The third tale is "Gryla," and it's perhaps the most understandable in terms of someone deserving their ends. But here it's almost as if writer Mark Bertolini is trying too hard to make his lead character as much of an unlikeable narcissist as possible. He's horrible to his wife, his family; he's addicted to his work and his lecherous affection for his wanton secretary. And when Christmas Eve is upon him and he gets his just desserts, nobody mourns his fate -- not his wife, not his children, but least of all the readers, who are glad to be rid of this noisome caricature of self-aggrandaizement.
Book-ending this trio is 'Thread" by Dave Franchini. Here, there's even less connective tissue than anywhere else. The book opens with a murder victim found. It ends with a man -- presumably the murderer -- waking up to all three of the monsters we just met, waiting to exact their vengeance on him. Why? Why specifically him? What rule did he break, what cosmic law did he flout, what gypsy curse did he tempt? We don't know. We won't know.
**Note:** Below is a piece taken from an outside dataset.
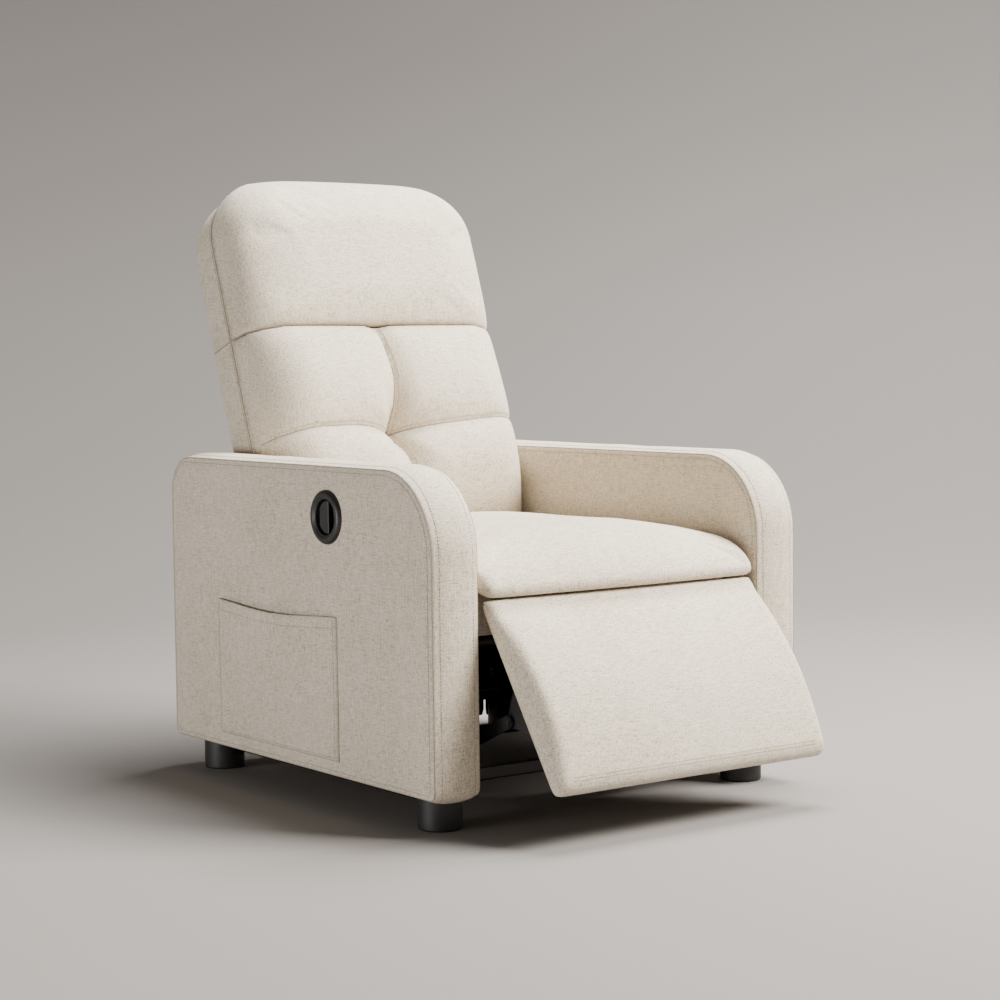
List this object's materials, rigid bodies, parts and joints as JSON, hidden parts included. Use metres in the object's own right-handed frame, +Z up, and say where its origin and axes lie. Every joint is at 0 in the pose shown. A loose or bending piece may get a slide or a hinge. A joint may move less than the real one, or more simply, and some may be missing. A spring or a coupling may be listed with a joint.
{
  "type": "recliner armchair",
  "caption": "Upholstered push-back recliner armchair with padded arms, tufted back and headrest, hinged footrest, pull handle and side pocket.",
  "frame": {"origin": "middle of the chair's footprint, on the floor", "axes": "+Z up; the sitter faces -Y, with the sitter's left towards +X; footrest part open and back upright at rest"},
  "size_m": [0.7293, 1.0613, 1.0277],
  "materials": {
    "upholstery": "matte",
    "frame_wood": "matte",
    "black_plastic": "satin",
    "black_steel": "satin",
    "bare_steel": "satin"
  },
  "bodies": {
    "base": {"arm_cover_left": "upholstery", "arm_cover_right": "upholstery", "arm_frame_left": "frame_wood", "arm_frame_right": "frame_wood", "foot_front_left": "black_plastic", "foot_front_right": "black_plastic", "foot_rear_left": "black_plastic", "foot_rear_right": "black_plastic", "side_pocket": "upholstery", "handle_bezel": "black_plastic", "paddle_pin": "bare_steel", "release_cable": "black_plastic", "base_plate_left": "black_steel", "base_plate_right": "black_steel", "arm_bolt_front_left": "bare_steel", "arm_bolt_front_right": "bare_steel", "arm_bolt_rear_left": "bare_steel", "arm_bolt_rear_right": "bare_steel", "base_rail_front": "black_steel", "base_rail_rear": "black_steel"},
    "release_paddle": {"handle_paddle": "black_plastic"},
    "latch": {"latch_pawl": "bare_steel"},
    "front_swing": {"front_swing_link_left": "black_steel", "front_swing_link_right": "black_steel", "front_swing_tube": "black_steel"},
    "rear_swing": {"rear_swing_link_left": "black_steel", "rear_swing_link_right": "black_steel", "rear_swing_tube": "black_steel"},
    "seat": {"seat_frame": "frame_wood", "seat_plate_left": "black_steel", "seat_plate_right": "black_steel", "seat_border": "upholstery", "seat_spring_1": "bare_steel", "seat_spring_2": "bare_steel", "seat_spring_3": "bare_steel", "seat_spring_4": "bare_steel", "seat_cushion": "upholstery", "footrest_hinge_arm_left": "black_steel", "footrest_hinge_arm_right": "black_steel"},
    "backrest": {"back_shell": "upholstery", "back_frame": "frame_wood", "back_bracket_left": "black_steel", "back_bracket_right": "black_steel", "lumbar_cushion": "upholstery", "headrest_cushion": "upholstery"},
    "footrest": {"footrest_pad": "upholstery", "footrest_board": "frame_wood", "footrest_bracket_left": "black_steel", "footrest_bracket_right": "black_steel"},
    "drive_links": {"drive_link_left": "black_steel", "drive_link_right": "black_steel", "drive_tube": "black_steel"},
    "lift_links": {"lift_link_left": "black_steel", "lift_link_right": "black_steel"}
  },
  "joints": [
    {"name": "front_swing_tilt", "type": "hinge", "parent": "base", "child": "front_swing", "pos_m": [0, -0.2115, 0.13], "axis": [1, 0, 0], "range_deg": [0, 17.5]},
    {"name": "rear_swing_tilt", "type": "hinge", "parent": "base", "child": "rear_swing", "pos_m": [0, 0.1085, 0.13], "axis": [1, 0, 0], "range_deg": [0, 17.5]},
    {"name": "seat_level", "type": "hinge", "parent": "front_swing", "child": "seat", "pos_m": [0, -0.17388, 0.23337], "axis": [-1, 0, 0], "range_deg": [0, 17.5]},
    {"name": "back_recline", "type": "hinge", "parent": "seat", "child": "backrest", "pos_m": [0, 0.2565, 0.305], "axis": [-1, 0, 0], "range_deg": [0, 35]},
    {"name": "footrest_open", "type": "hinge", "parent": "seat", "child": "footrest", "pos_m": [0, -0.3555, 0.325], "axis": [-1, 0, 0], "range_deg": [-33, 54]},
    {"name": "drive_link_turn", "type": "hinge", "parent": "seat", "child": "drive_links", "pos_m": [0, -0.2255, 0.265], "axis": [-1, 0, 0], "range_deg": [-33, 54]},
    {"name": "lift_link_turn", "type": "hinge", "parent": "drive_links", "child": "lift_links", "pos_m": [0, -0.25659, 0.1057], "axis": [1, 0, 0], "range_deg": [-33, 54]},
    {"name": "paddle_pull", "type": "hinge", "parent": "base", "child": "release_paddle", "pos_m": [-0.355, -0.0575, 0.458], "axis": [0, 0, -1], "range_deg": [0, 25], "stiffness_Nm_per_rad": 0.6},
    {"name": "latch_turn", "type": "hinge", "parent": "base", "child": "latch", "pos_m": [-0.2657, -0.1265, 0.14], "axis": [-1, 0, 0], "range_deg": [0, 10]}
  ],
  "couplings": [
    {"joint": "front_swing_tilt", "follows": "back_recline", "ratio": 0.5},
    {"joint": "rear_swing_tilt", "follows": "back_recline", "ratio": 0.5},
    {"joint": "seat_level", "follows": "back_recline", "ratio": 0.5},
    {"joint": "drive_link_turn", "follows": "footrest_open", "ratio": 1},
    {"joint": "lift_link_turn", "follows": "footrest_open", "ratio": 1},
    {"joint": "latch_turn", "follows": "paddle_pull", "ratio": 0.4}
  ]
}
It was a murder shrouded in mystery from the reader, so we are left to assume that it was horrendous indeed, and are thus robbed of the cause-and-effect that even a surprising twist delivers.
Zenescope is capable of delivering satisfying horror shorts that fire on all cylinders and peal off with the reader hanging on for dear life. This one, however, is sitting on cinder blocks, and isn't going anywhere.